U.S. military reports also have said that members of Sheik al-Sadr's
Mahdi's Army are using a local drug similar to the mildly euphoric
stimulant known as khat, which is widely used across the Arabian Peninsula.

"Reports are that a large percentage, maybe as high as 85 percent of
[Mahdi's Army] fighters are using a hallucinogenic drug, Arteen, to provide
courage during their attacks," according to one document focusing on the
security situation in southern Iraq.

The document said the drug made the typically black-clad fighters feel
bolder and less fearful. It also "makes them less predictable and looking
for fights," it warned.

According to the State Department analyst, gunfights have broken out
between members of the Mahdi's Army fighting over their share of the drugs.

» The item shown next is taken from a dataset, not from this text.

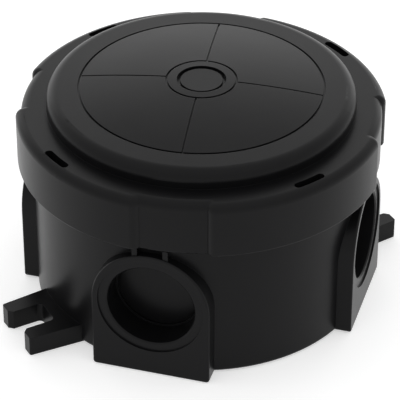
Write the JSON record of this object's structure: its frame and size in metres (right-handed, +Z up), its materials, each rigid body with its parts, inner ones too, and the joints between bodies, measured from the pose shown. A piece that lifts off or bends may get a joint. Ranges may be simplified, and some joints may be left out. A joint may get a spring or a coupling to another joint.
{
  "type": "round junction box",
  "caption": "Round surface junction box with a twist lid, blind knock-out entries in arched bosses, slotted fixing lugs and a screw terminal strip inside.",
  "frame": {"origin": "centre of the base's underside", "axes": "+Z up along the axis of the lid, -Y out of the front entry, +X out of the right entry"},
  "size_m": [0.0838, 0.0838, 0.0535],
  "materials": {
    "box_plastic": "satin black moulding",
    "lid_plastic": "satin black moulding",
    "seal_rubber": "soft dark rubber",
    "terminal_plastic": "milky natural polyamide",
    "brass": "drawn, slightly dull",
    "screw_steel": "zinc plated"
  },
  "bodies": {
    "box": {"base": "box_plastic", "terminal_housing": "terminal_plastic", "terminal_tube_1": "brass", "terminal_tube_2": "brass", "terminal_tube_3": "brass", "terminal_tube_4": "brass", "terminal_tube_5": "brass", "clamp_screw_1": "screw_steel", "clamp_screw_2": "screw_steel", "clamp_screw_3": "screw_steel", "clamp_screw_4": "screw_steel", "clamp_screw_5": "screw_steel", "clamp_screw_6": "screw_steel", "clamp_screw_7": "screw_steel", "clamp_screw_8": "screw_steel", "clamp_screw_9": "screw_steel", "clamp_screw_10": "screw_steel", "fixing_screw_1": "screw_steel", "fixing_screw_2": "screw_steel"},
    "seal": {"lid_seal": "seal_rubber"},
    "lid": {"lid": "lid_plastic"}
  },
  "joints": [
    {"name": "lid_rise", "type": "slide", "parent": "box", "child": "seal", "axis": [0, 0, 1], "range_m": [0, 0.0012]},
    {"name": "lid_turn", "type": "hinge", "parent": "seal", "child": "lid", "pos_m": [0, 0, 0.041], "axis": [0, 0, 1], "range_deg": [0, 45]}
  ],
  "couplings": [
    {"joint": "lid_rise", "follows": "lid_turn", "m_per_rad": 0.001527}
  ]
}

"There was a firefight in a mosque where two factions of Sadr guys shot
each other to pieces over amphetamines," the analyst said, citing
eyewitness reports.

"It's big-time stuff," said the analyst, who added that the drug usage
appeared limited to Iraqis -- "regular guys on the street" -- who had
joined the cleric's militia, and were not being used by "foreign fighters"
bent on destroying U.S. efforts in Iraq.

The Mahdi's Army is spread around southern Iraq, from Basra to Najaf and
Sadr City in Baghdad, but it is not clear whether it is one coherent force
or even whether Sheik al-Sadr has complete control over its members.

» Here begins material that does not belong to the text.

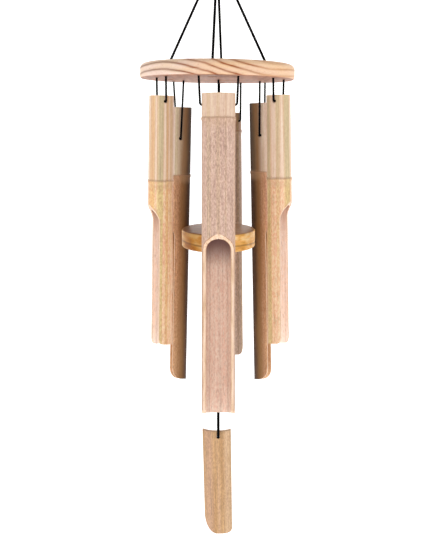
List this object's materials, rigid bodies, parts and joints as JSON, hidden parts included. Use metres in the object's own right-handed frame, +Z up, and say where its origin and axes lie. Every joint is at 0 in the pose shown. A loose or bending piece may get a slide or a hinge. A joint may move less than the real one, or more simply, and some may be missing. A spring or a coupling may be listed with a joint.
{
  "type": "wind chime",
  "caption": "Hanging wind chime: a round wooden board on four cords carries scooped bamboo tubes around a round wooden clapper with a bamboo sail below.",
  "frame": {"origin": "the point inside the top of the hanging ring that rests on a hook", "axes": "+Z up, -Y towards the front of the chime, +X to the right seen from the front"},
  "size_m": [0.125, 0.1295, 0.52],
  "materials": {
    "ring_steel": "polished wire",
    "black_cord": "braided black nylon",
    "pine": "sanded pine, clear satin lacquer",
    "bamboo": "natural bamboo, light satin lacquer",
    "clapper_wood": "golden softwood, satin lacquer",
    "sail_bamboo": "natural bamboo slat, satin lacquer"
  },
  "bodies": {
    "hanging_ring": {"hanging_ring": "ring_steel"},
    "gathering_knot": {"gathering_knot": "black_cord"},
    "board": {"board": "pine", "suspension_cord_1": "black_cord", "suspension_cord_2": "black_cord", "suspension_cord_3": "black_cord", "suspension_cord_4": "black_cord", "tube_tie_front": "black_cord", "tube_tie_left_front": "black_cord", "tube_tie_right_front": "black_cord", "tube_tie_left_back": "black_cord", "tube_tie_right_back": "black_cord", "tube_tie_back": "black_cord", "clapper_stop_knot": "black_cord"},
    "loop_front": {"tube_loop_front": "black_cord"},
    "tube_front": {"tube_front": "bamboo"},
    "loop_left_front": {"tube_loop_left_front": "black_cord"},
    "tube_left_front": {"tube_left_front": "bamboo"},
    "loop_right_front": {"tube_loop_right_front": "black_cord"},
    "tube_right_front": {"tube_right_front": "bamboo"},
    "loop_left_back": {"tube_loop_left_back": "black_cord"},
    "tube_left_back": {"tube_left_back": "bamboo"},
    "loop_right_back": {"tube_loop_right_back": "black_cord"},
    "tube_right_back": {"tube_right_back": "bamboo"},
    "loop_back": {"tube_loop_back": "black_cord"},
    "tube_back": {"tube_back": "bamboo"},
    "clapper_collar": {"clapper_collar_knot": "black_cord"},
    "clapper": {"clapper_cord": "black_cord", "clapper": "clapper_wood"},
    "sail_knot": {"sail_knot": "black_cord"},
    "sail_cord": {"sail_cord": "black_cord"},
    "sail": {"sail": "sail_bamboo"}
  },
  "joints": [
    {"name": "ring_swing", "type": "hinge", "parent": "hanging_ring", "child": "gathering_knot", "pos_m": [0, 0, -0.0168], "axis": [1, 0, 0], "range_deg": [-20, 20]},
    {"name": "board_sway", "type": "hinge", "parent": "gathering_knot", "child": "board", "pos_m": [0, 0, -0.0243], "axis": [0, -1, 0], "range_deg": [-20, 20]},
    {"name": "loop_swing_front", "type": "hinge", "parent": "board", "child": "loop_front", "pos_m": [0.0008, -0.052, -0.12136], "axis": [1, 0, 0], "range_deg": [-20, 3]},
    {"name": "tube_swing_front", "type": "hinge", "parent": "loop_front", "child": "tube_front", "pos_m": [0.0008, -0.052, -0.1422], "axis": [1, 0, 0], "range_deg": [-20, 3.5]},
    {"name": "loop_swing_left_front", "type": "hinge", "parent": "board", "child": "loop_left_front", "pos_m": [-0.0432, -0.028, -0.12078], "axis": [0.4067, -0.9135, 0], "range_deg": [-20, 3.5]},
    {"name": "tube_swing_left_front", "type": "hinge", "parent": "loop_left_front", "child": "tube_left_front", "pos_m": [-0.0432, -0.028, -0.1392], "axis": [0.4067, -0.9135, 0], "range_deg": [-20, 4]},
    {"name": "loop_swing_right_front", "type": "hinge", "parent": "board", "child": "loop_right_front", "pos_m": [0.0476, -0.0245, -0.12197], "axis": [-0.4384, -0.8988, 0], "range_deg": [-3.5, 20]},
    {"name": "tube_swing_right_front", "type": "hinge", "parent": "loop_right_front", "child": "tube_right_front", "pos_m": [0.0476, -0.0245, -0.1388], "axis": [-0.4384, -0.8988, 0], "range_deg": [-4, 20]},
    {"name": "loop_swing_left_back", "type": "hinge", "parent": "board", "child": "loop_left_back", "pos_m": [-0.0332, 0.0307, -0.12091], "axis": [0.4067, -0.9135, 0], "range_deg": [-20, 3]},
    {"name": "tube_swing_left_back", "type": "hinge", "parent": "loop_left_back", "child": "tube_left_back", "pos_m": [-0.0332, 0.0307, -0.1695], "axis": [0.1908, -0.9816, 0], "range_deg": [-20, 3.2]},
    {"name": "loop_swing_right_back", "type": "hinge", "parent": "board", "child": "loop_right_back", "pos_m": [0.0389, 0.028, -0.12186], "axis": [-0.2588, -0.9659, 0], "range_deg": [-2, 20]},
    {"name": "tube_swing_right_back", "type": "hinge", "parent": "loop_right_back", "child": "tube_right_back", "pos_m": [0.0389, 0.028, -0.1666], "axis": [-0.2588, -0.9659, 0], "range_deg": [-3, 20]},
    {"name": "loop_swing_back", "type": "hinge", "parent": "board", "child": "loop_back", "pos_m": [0.0115, 0.0495, -0.1215], "axis": [0.7986, -0.6018, 0], "range_deg": [-2, 20]},
    {"name": "tube_swing_back", "type": "hinge", "parent": "loop_back", "child": "tube_back", "pos_m": [0.0115, 0.0495, -0.1548], "axis": [0.7986, -0.6018, 0], "range_deg": [-2.5, 20]},
    {"name": "clapper_swing", "type": "hinge", "parent": "board", "child": "clapper_collar", "pos_m": [0.001, 0, -0.11856], "axis": [1, 0, 0], "range_deg": [-3.5, 4.5]},
    {"name": "clapper_sway", "type": "hinge", "parent": "clapper_collar", "child": "clapper", "pos_m": [0.001, 0, -0.11856], "axis": [0, -1, 0], "range_deg": [-3.4, 3.8]},
    {"name": "sail_cord_swing", "type": "hinge", "parent": "clapper", "child": "sail_knot", "pos_m": [0.001, 0, -0.2664], "axis": [1, 0, 0], "range_deg": [-12, 12]},
    {"name": "sail_cord_sway", "type": "hinge", "parent": "sail_knot", "child": "sail_cord", "pos_m": [0.001, 0, -0.2664], "axis": [0, -1, 0], "range_deg": [-12, 12]},
    {"name": "sail_turn", "type": "hinge", "parent": "sail_cord", "child": "sail", "pos_m": [0.001, 0, -0.427], "axis": [0, -1, 0], "range_deg": [-25, 25]}
  ]
}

After the standoff with U.S. forces in Najaf in the summer, which ended
with the country's top religious leader, Grand Ayatollah Ali al-Husseini
al-Sistani, brokering a cease-fire, militia members appear to have focused
their efforts in Sadr City.

U.S. and Iraqi forces are attacked on a daily basis in the slum area by
black-masked militia members wielding small arms and rocket-propelled
grenades. Roadside bombs are common.

During the summer, Sheik al Sadr's militia targeted military and civilian
reconstruction projects throughout the south, coercing local Iraqi police
to leave them alone or even to cooperate with them.

Separate military reports stated that Mahdi's Army militiamen were roaming
through southern Iraq setting up ambushes, overrunning Iraqi police
stations and stealing weapons, vehicles and uniforms.

In one incident, a vehicle stopped on a road from Amara to Basra was found
to be carrying some 1,000 mortar rounds, several mortar tubes, 200
rocket-propelled grenades, Katusha rockets and two bags of TNT.